AutoTune is a rudimentary pitch corrector. I wanted to create a project that would involve frequency-domain processing in MATLAB, and this project taught be a lot about the FFT and using a phase vocoder.
Auto-tuning is an audio processing effect that can allow sounds to be perfectly tuned despite being oringally off-pitch. The auto-tuner determines the desired frequency in equal temperament, and shifts the frequency by a calculated ratio.
Ensure that pitchShift.m
can be called from auotune.m
.
AutoTune takes 3 inputs: The input sound file, its sampling frequency, and a window length.
Example usage:
[X, fs] = audioread('input.wav');
Y = autotune(X, fs, 1024);
soundsc(Y, fs);
Any input is compressed to mono using mean
. Any stereo output will be average between the two channels, and output that is already mono will be unaffected.
nextpow2
rounds the window length to the nearest power of 2 for simplicity of the FFT. A Hamming window is generated with the size of the new window length.
For each window, the frequency is calculated using max
. Note that even if the frequency selected with this method is a harmonic and not the fundamental frequency, both are out of tune by a constant ratio.
The frequency in equal temperament (A=440Hz) is found with the following function:
nearest = 2^(round(12*log2(freq/440))/12) * 400
I tried several different implementations for the pitch shifting, but eventually had the best results with one I found here.
The pitch shifter splits the window its given into frames with 75% overlap, performs an FFT, adjusts the phase, and performs an IFFT. It then does an overlap-add, and resamples with linear interpolation.
This was a fun project that taught be a lot about the FFT, and frequency domain processing in general. The phase vocoder proved difficult to implement: I spent a lot of time trying my own implementation from scratch, but could not come up with one that I thought satisfactory. However, implementing the one linked above, as well as learning the math behind it, proved a rewarding experience, and I am now much more confident in concepts related to frequency domain processing.

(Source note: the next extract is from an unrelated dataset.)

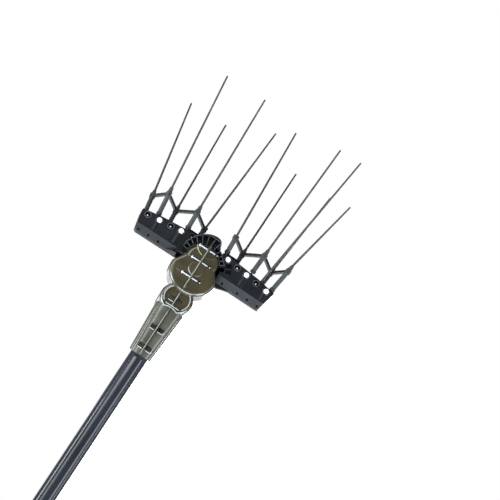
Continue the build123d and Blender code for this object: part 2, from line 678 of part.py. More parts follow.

Some sound outputs can be quite distorted. This is a result of phase non-linearities when combining windows after they have been individually pitch-shifted. Solving these phase non-linearities would make this project fully functional, but unfortunately I did not have time over the course of this project to implement a meaningful solution.
Overall I'm satisfied with my work; it's enjoyable to give funny screams or non-musical sounds as input and hear the auto-tuned result. Given the scope and amount of time dedicated, I think I created a reasonable prototype that I learned a lot from.